> _Short task_
Here are some records; return them all exactly.
___ Entries shown
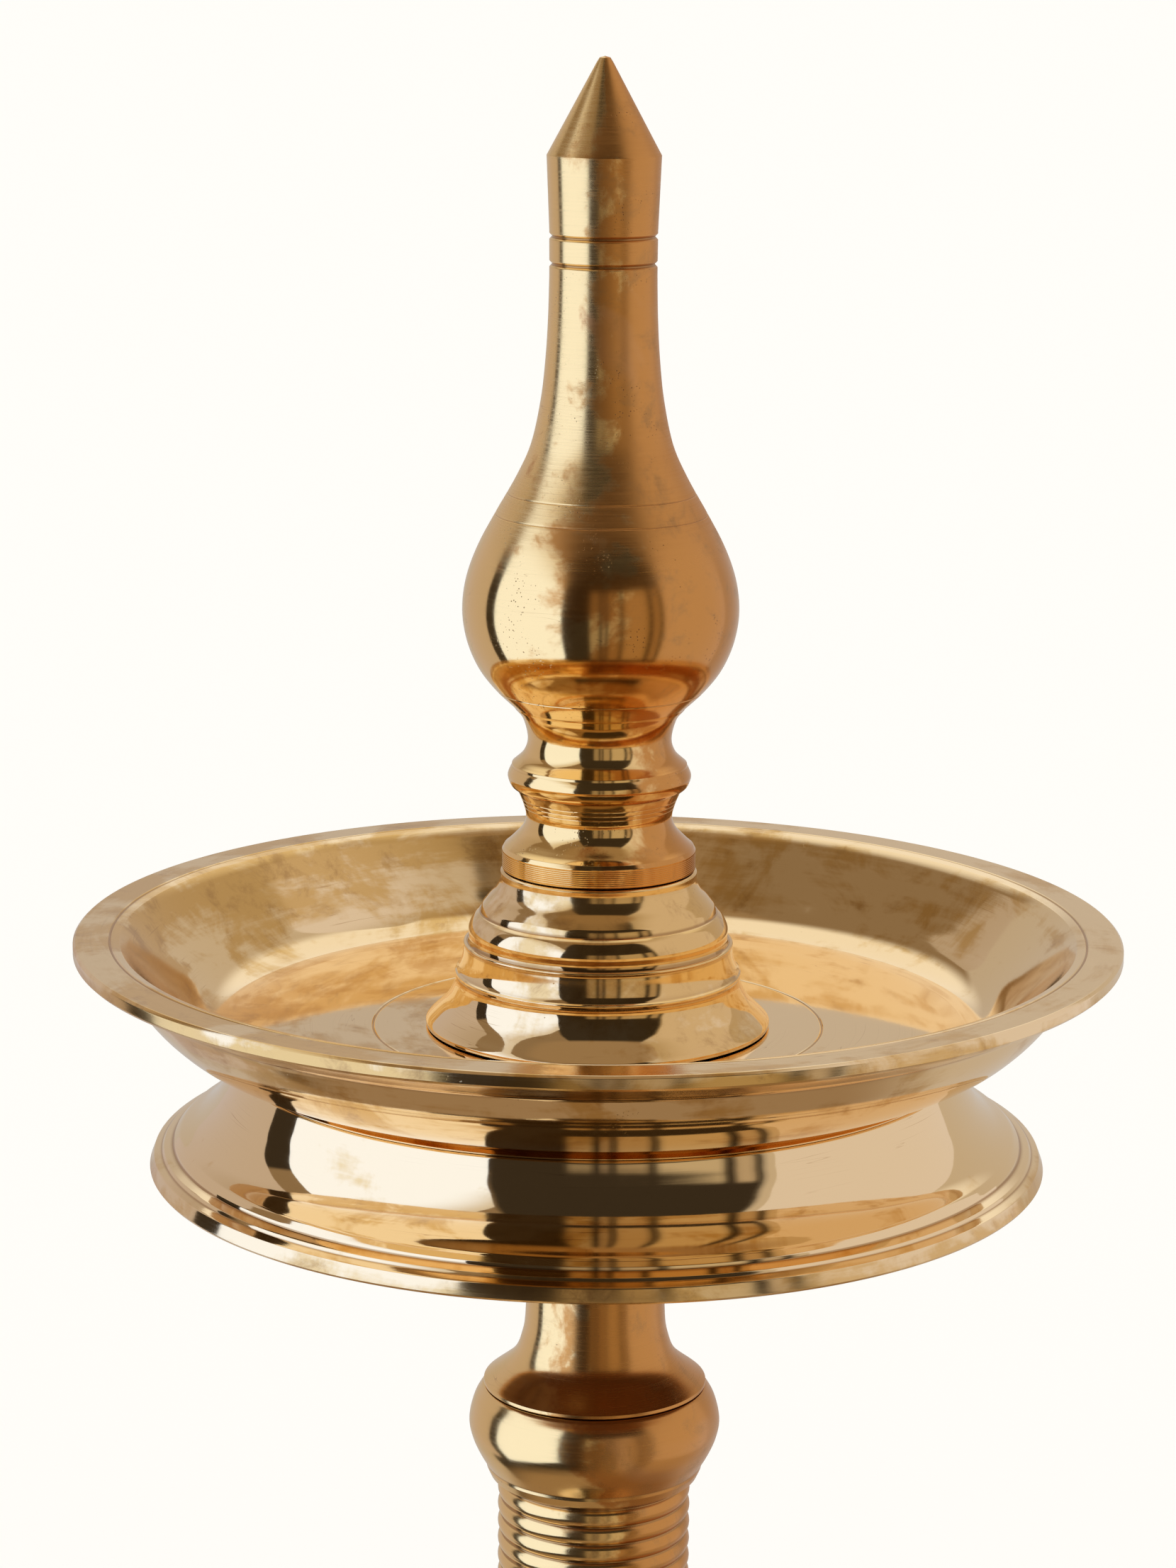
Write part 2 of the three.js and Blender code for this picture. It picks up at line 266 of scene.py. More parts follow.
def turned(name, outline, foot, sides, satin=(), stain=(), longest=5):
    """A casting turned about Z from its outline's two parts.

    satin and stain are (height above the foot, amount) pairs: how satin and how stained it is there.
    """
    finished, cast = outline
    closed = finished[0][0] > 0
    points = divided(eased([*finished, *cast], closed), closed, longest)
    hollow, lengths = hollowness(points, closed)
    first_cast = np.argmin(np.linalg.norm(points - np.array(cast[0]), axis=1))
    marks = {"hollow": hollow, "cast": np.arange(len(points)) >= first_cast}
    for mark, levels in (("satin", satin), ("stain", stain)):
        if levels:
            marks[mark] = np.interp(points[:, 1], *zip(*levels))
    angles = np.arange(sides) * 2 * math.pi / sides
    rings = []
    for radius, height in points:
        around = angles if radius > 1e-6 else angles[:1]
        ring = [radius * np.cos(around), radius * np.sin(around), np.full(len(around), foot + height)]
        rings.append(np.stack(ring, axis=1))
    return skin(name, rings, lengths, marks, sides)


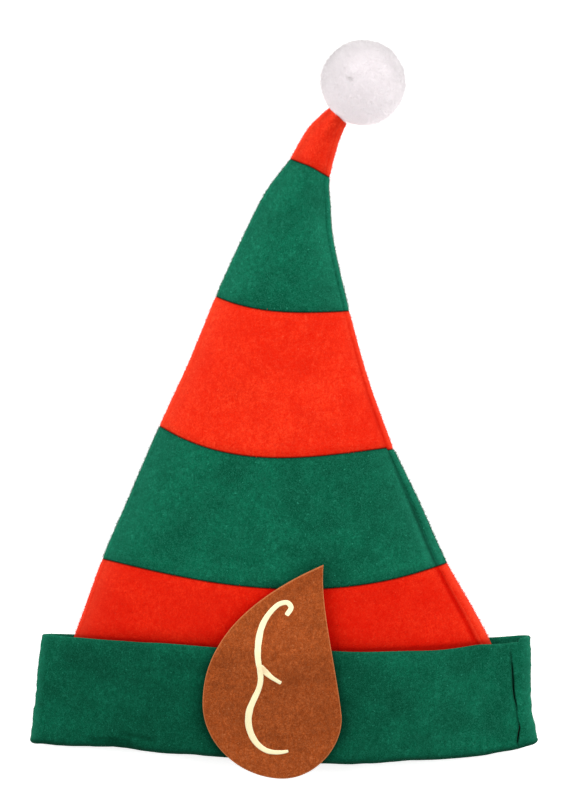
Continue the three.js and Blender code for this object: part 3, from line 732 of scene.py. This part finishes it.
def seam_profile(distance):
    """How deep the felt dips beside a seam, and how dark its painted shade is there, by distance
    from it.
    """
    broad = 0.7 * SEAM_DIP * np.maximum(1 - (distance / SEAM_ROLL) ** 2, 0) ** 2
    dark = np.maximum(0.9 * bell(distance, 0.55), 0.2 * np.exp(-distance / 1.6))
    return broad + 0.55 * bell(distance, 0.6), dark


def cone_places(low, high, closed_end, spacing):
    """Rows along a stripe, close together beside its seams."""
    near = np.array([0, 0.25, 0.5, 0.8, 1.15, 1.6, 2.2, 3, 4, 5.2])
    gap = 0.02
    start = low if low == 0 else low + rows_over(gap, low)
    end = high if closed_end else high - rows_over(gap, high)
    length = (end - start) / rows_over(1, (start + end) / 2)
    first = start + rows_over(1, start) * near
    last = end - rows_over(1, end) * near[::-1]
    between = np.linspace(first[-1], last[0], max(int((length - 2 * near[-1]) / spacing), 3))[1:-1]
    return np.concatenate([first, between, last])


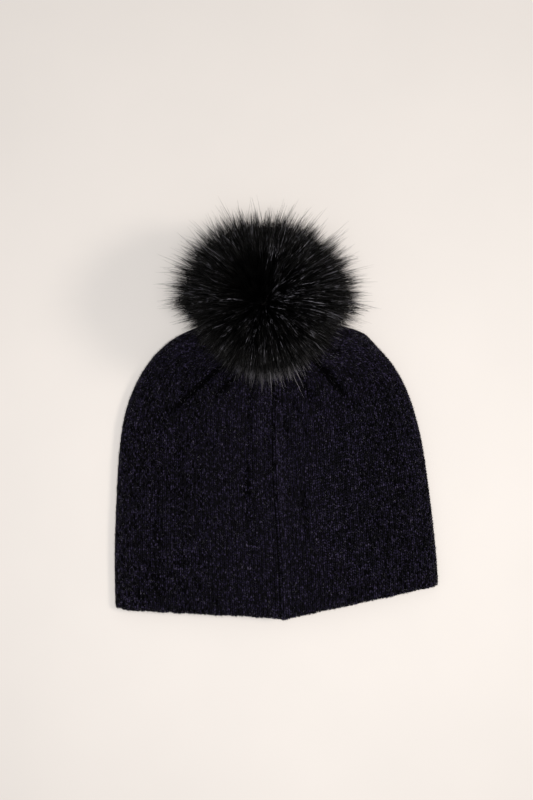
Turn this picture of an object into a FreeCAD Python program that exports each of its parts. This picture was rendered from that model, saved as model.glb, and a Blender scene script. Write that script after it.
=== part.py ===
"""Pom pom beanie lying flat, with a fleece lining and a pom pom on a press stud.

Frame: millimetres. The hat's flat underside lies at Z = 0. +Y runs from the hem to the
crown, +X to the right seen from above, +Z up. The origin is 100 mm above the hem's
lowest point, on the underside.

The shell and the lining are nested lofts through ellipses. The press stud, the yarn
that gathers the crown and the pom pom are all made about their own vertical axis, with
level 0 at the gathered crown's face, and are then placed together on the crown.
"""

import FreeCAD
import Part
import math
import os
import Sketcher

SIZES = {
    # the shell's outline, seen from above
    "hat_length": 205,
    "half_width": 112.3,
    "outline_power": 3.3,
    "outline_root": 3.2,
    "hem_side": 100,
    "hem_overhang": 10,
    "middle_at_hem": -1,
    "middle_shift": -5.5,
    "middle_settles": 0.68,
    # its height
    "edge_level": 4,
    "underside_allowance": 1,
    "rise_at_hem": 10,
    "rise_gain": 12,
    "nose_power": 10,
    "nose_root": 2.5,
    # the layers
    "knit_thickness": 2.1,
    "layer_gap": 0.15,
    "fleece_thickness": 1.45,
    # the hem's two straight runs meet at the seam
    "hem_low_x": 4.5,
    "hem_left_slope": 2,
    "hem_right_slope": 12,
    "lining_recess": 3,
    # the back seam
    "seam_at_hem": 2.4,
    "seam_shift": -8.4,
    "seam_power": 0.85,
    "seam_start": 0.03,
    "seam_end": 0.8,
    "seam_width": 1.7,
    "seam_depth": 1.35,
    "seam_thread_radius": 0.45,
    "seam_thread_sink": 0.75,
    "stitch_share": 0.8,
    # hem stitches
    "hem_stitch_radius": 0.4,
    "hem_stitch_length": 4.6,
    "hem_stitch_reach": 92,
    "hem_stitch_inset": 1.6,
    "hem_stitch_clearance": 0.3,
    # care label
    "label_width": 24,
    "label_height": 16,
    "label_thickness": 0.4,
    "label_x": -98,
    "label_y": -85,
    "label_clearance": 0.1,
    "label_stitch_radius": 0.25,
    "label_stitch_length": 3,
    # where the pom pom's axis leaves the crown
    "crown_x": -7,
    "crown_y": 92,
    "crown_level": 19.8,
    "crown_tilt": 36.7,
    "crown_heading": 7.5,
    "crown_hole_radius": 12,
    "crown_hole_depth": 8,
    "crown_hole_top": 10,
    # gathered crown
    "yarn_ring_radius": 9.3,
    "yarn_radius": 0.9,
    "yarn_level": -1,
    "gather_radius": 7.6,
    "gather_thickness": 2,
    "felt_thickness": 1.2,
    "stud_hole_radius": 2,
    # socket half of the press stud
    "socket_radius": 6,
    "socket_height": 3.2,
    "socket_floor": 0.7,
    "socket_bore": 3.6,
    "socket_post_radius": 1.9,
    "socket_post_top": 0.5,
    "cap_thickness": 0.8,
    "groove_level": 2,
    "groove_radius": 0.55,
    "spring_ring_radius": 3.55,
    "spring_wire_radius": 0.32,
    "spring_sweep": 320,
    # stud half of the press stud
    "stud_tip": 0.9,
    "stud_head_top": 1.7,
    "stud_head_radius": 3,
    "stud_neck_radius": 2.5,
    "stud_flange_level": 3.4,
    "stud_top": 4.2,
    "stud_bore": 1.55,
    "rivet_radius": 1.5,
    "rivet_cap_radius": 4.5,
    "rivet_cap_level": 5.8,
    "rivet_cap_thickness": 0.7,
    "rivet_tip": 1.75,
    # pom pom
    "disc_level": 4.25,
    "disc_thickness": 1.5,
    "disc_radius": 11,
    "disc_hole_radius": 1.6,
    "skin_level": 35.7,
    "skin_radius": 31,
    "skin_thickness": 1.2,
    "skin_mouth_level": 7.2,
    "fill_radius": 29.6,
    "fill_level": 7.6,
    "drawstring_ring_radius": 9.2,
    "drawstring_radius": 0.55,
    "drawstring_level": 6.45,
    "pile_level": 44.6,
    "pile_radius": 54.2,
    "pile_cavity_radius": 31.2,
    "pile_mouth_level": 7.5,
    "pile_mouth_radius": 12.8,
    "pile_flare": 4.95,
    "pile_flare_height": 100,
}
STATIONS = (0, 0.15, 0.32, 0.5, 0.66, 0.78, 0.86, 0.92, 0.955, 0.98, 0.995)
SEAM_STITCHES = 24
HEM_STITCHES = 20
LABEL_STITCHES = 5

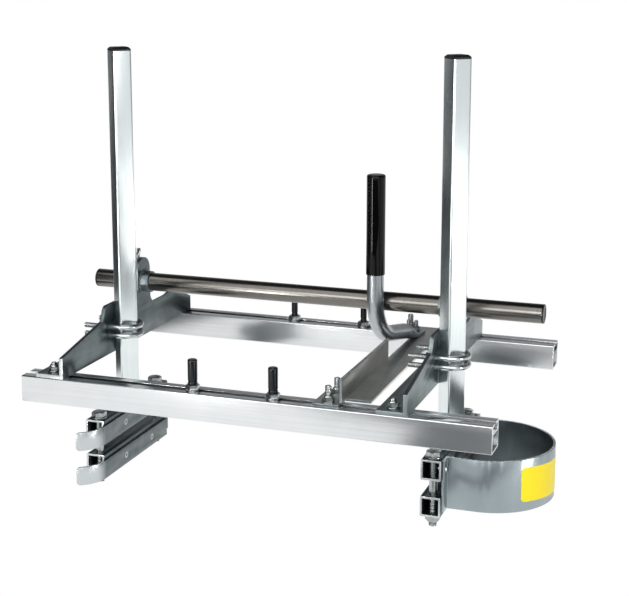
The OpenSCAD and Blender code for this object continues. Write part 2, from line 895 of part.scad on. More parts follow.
______
> _The result_
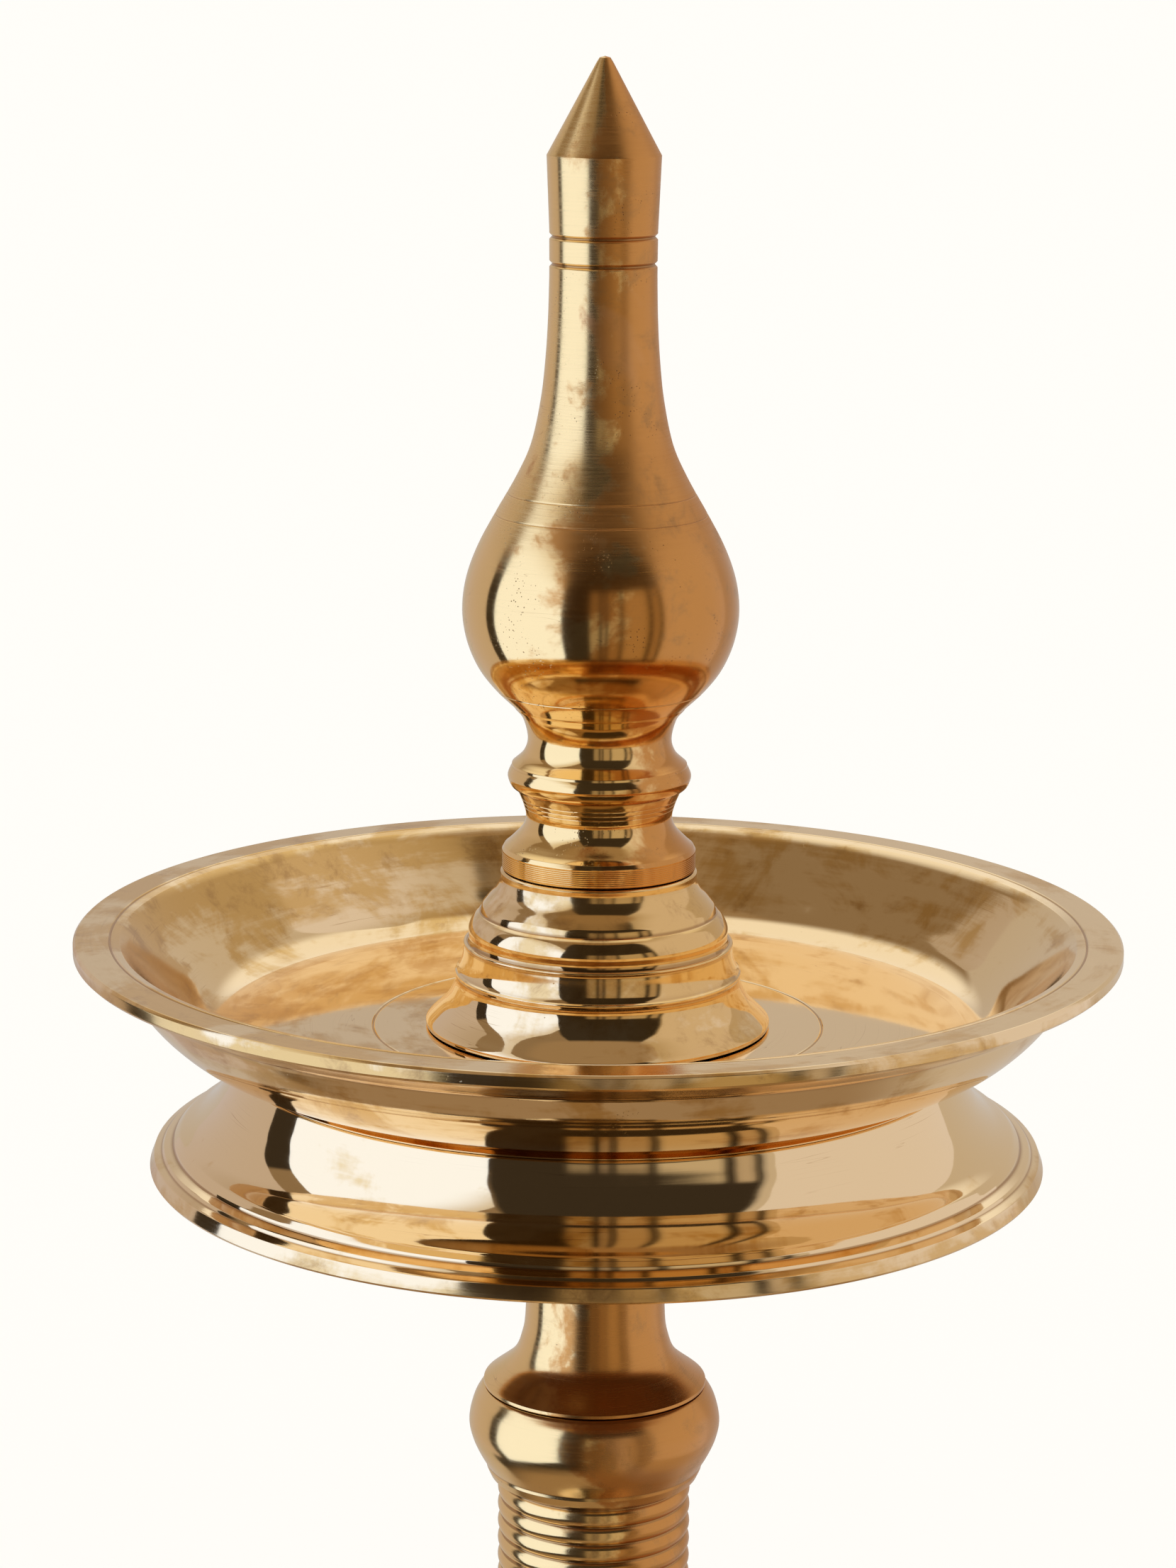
Write part 2 of the three.js and Blender code for this picture. It picks up at line 266 of scene.py. More parts follow.
def turned(name, outline, foot, sides, satin=(), stain=(), longest=5):
    """A casting turned about Z from its outline's two parts.

    satin and stain are (height above the foot, amount) pairs: how satin and how stained it is there.
    """
    finished, cast = outline
    closed = finished[0][0] > 0
    points = divided(eased([*finished, *cast], closed), closed, longest)
    hollow, lengths = hollowness(points, closed)
    first_cast = np.argmin(np.linalg.norm(points - np.array(cast[0]), axis=1))
    marks = {"hollow": hollow, "cast": np.arange(len(points)) >= first_cast}
    for mark, levels in (("satin", satin), ("stain", stain)):
        if levels:
            marks[mark] = np.interp(points[:, 1], *zip(*levels))
    angles = np.arange(sides) * 2 * math.pi / sides
    rings = []
    for radius, height in points:
        around = angles if radius > 1e-6 else angles[:1]
        ring = [radius * np.cos(around), radius * np.sin(around), np.full(len(around), foot + height)]
        rings.append(np.stack(ring, axis=1))
    return skin(name, rings, lengths, marks, sides)


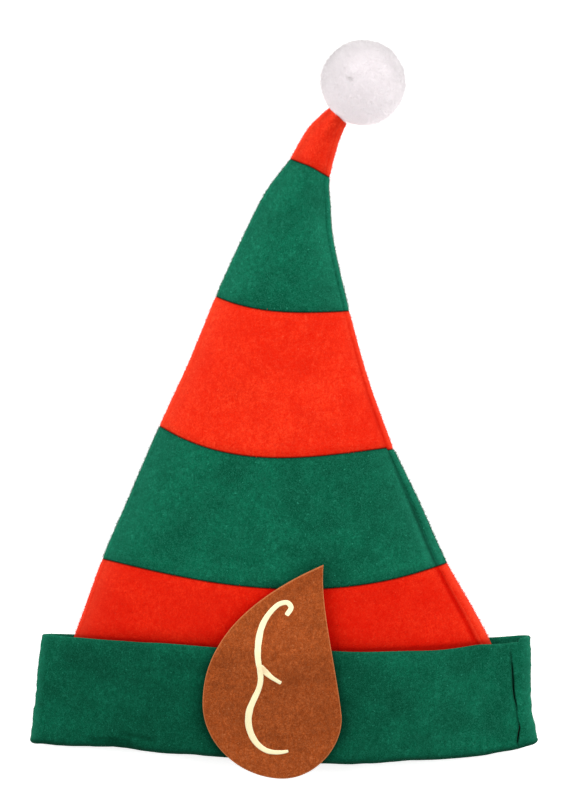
Continue the three.js and Blender code for this object: part 3, from line 732 of scene.py. This part finishes it.
def seam_profile(distance):
    """How deep the felt dips beside a seam, and how dark its painted shade is there, by distance
    from it.
    """
    broad = 0.7 * SEAM_DIP * np.maximum(1 - (distance / SEAM_ROLL) ** 2, 0) ** 2
    dark = np.maximum(0.9 * bell(distance, 0.55), 0.2 * np.exp(-distance / 1.6))
    return broad + 0.55 * bell(distance, 0.6), dark


def cone_places(low, high, closed_end, spacing):
    """Rows along a stripe, close together beside its seams."""
    near = np.array([0, 0.25, 0.5, 0.8, 1.15, 1.6, 2.2, 3, 4, 5.2])
    gap = 0.02
    start = low if low == 0 else low + rows_over(gap, low)
    end = high if closed_end else high - rows_over(gap, high)
    length = (end - start) / rows_over(1, (start + end) / 2)
    first = start + rows_over(1, start) * near
    last = end - rows_over(1, end) * near[::-1]
    between = np.linspace(first[-1], last[0], max(int((length - 2 * near[-1]) / spacing), 3))[1:-1]
    return np.concatenate([first, between, last])


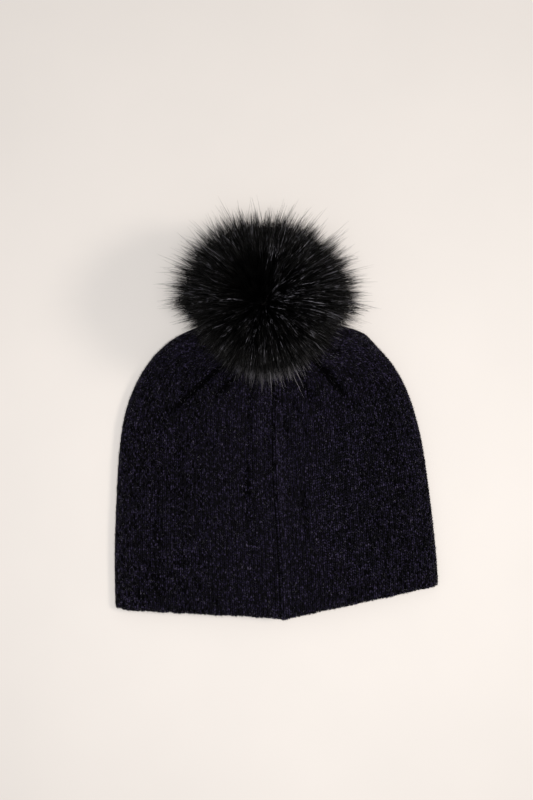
Turn this picture of an object into a FreeCAD Python program that exports each of its parts. This picture was rendered from that model, saved as model.glb, and a Blender scene script. Write that script after it.
=== part.py ===
"""Pom pom beanie lying flat, with a fleece lining and a pom pom on a press stud.

Frame: millimetres. The hat's flat underside lies at Z = 0. +Y runs from the hem to the
crown, +X to the right seen from above, +Z up. The origin is 100 mm above the hem's
lowest point, on the underside.

The shell and the lining are nested lofts through ellipses. The press stud, the yarn
that gathers the crown and the pom pom are all made about their own vertical axis, with
level 0 at the gathered crown's face, and are then placed together on the crown.
"""

import FreeCAD
import Part
import math
import os
import Sketcher

SIZES = {
    # the shell's outline, seen from above
    "hat_length": 205,
    "half_width": 112.3,
    "outline_power": 3.3,
    "outline_root": 3.2,
    "hem_side": 100,
    "hem_overhang": 10,
    "middle_at_hem": -1,
    "middle_shift": -5.5,
    "middle_settles": 0.68,
    # its height
    "edge_level": 4,
    "underside_allowance": 1,
    "rise_at_hem": 10,
    "rise_gain": 12,
    "nose_power": 10,
    "nose_root": 2.5,
    # the layers
    "knit_thickness": 2.1,
    "layer_gap": 0.15,
    "fleece_thickness": 1.45,
    # the hem's two straight runs meet at the seam
    "hem_low_x": 4.5,
    "hem_left_slope": 2,
    "hem_right_slope": 12,
    "lining_recess": 3,
    # the back seam
    "seam_at_hem": 2.4,
    "seam_shift": -8.4,
    "seam_power": 0.85,
    "seam_start": 0.03,
    "seam_end": 0.8,
    "seam_width": 1.7,
    "seam_depth": 1.35,
    "seam_thread_radius": 0.45,
    "seam_thread_sink": 0.75,
    "stitch_share": 0.8,
    # hem stitches
    "hem_stitch_radius": 0.4,
    "hem_stitch_length": 4.6,
    "hem_stitch_reach": 92,
    "hem_stitch_inset": 1.6,
    "hem_stitch_clearance": 0.3,
    # care label
    "label_width": 24,
    "label_height": 16,
    "label_thickness": 0.4,
    "label_x": -98,
    "label_y": -85,
    "label_clearance": 0.1,
    "label_stitch_radius": 0.25,
    "label_stitch_length": 3,
    # where the pom pom's axis leaves the crown
    "crown_x": -7,
    "crown_y": 92,
    "crown_level": 19.8,
    "crown_tilt": 36.7,
    "crown_heading": 7.5,
    "crown_hole_radius": 12,
    "crown_hole_depth": 8,
    "crown_hole_top": 10,
    # gathered crown
    "yarn_ring_radius": 9.3,
    "yarn_radius": 0.9,
    "yarn_level": -1,
    "gather_radius": 7.6,
    "gather_thickness": 2,
    "felt_thickness": 1.2,
    "stud_hole_radius": 2,
    # socket half of the press stud
    "socket_radius": 6,
    "socket_height": 3.2,
    "socket_floor": 0.7,
    "socket_bore": 3.6,
    "socket_post_radius": 1.9,
    "socket_post_top": 0.5,
    "cap_thickness": 0.8,
    "groove_level": 2,
    "groove_radius": 0.55,
    "spring_ring_radius": 3.55,
    "spring_wire_radius": 0.32,
    "spring_sweep": 320,
    # stud half of the press stud
    "stud_tip": 0.9,
    "stud_head_top": 1.7,
    "stud_head_radius": 3,
    "stud_neck_radius": 2.5,
    "stud_flange_level": 3.4,
    "stud_top": 4.2,
    "stud_bore": 1.55,
    "rivet_radius": 1.5,
    "rivet_cap_radius": 4.5,
    "rivet_cap_level": 5.8,
    "rivet_cap_thickness": 0.7,
    "rivet_tip": 1.75,
    # pom pom
    "disc_level": 4.25,
    "disc_thickness": 1.5,
    "disc_radius": 11,
    "disc_hole_radius": 1.6,
    "skin_level": 35.7,
    "skin_radius": 31,
    "skin_thickness": 1.2,
    "skin_mouth_level": 7.2,
    "fill_radius": 29.6,
    "fill_level": 7.6,
    "drawstring_ring_radius": 9.2,
    "drawstring_radius": 0.55,
    "drawstring_level": 6.45,
    "pile_level": 44.6,
    "pile_radius": 54.2,
    "pile_cavity_radius": 31.2,
    "pile_mouth_level": 7.5,
    "pile_mouth_radius": 12.8,
    "pile_flare": 4.95,
    "pile_flare_height": 100,
}
STATIONS = (0, 0.15, 0.32, 0.5, 0.66, 0.78, 0.86, 0.92, 0.955, 0.98, 0.995)
SEAM_STITCHES = 24
HEM_STITCHES = 20
LABEL_STITCHES = 5

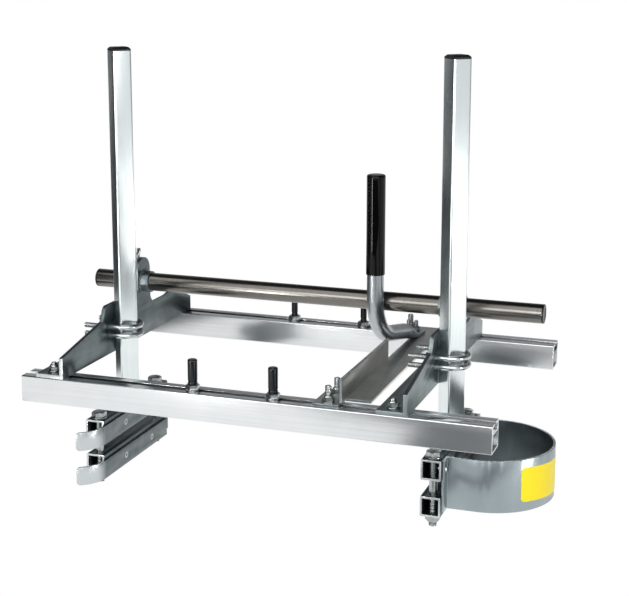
The OpenSCAD and Blender code for this object continues. Write part 2, from line 895 of part.scad on. More parts follow.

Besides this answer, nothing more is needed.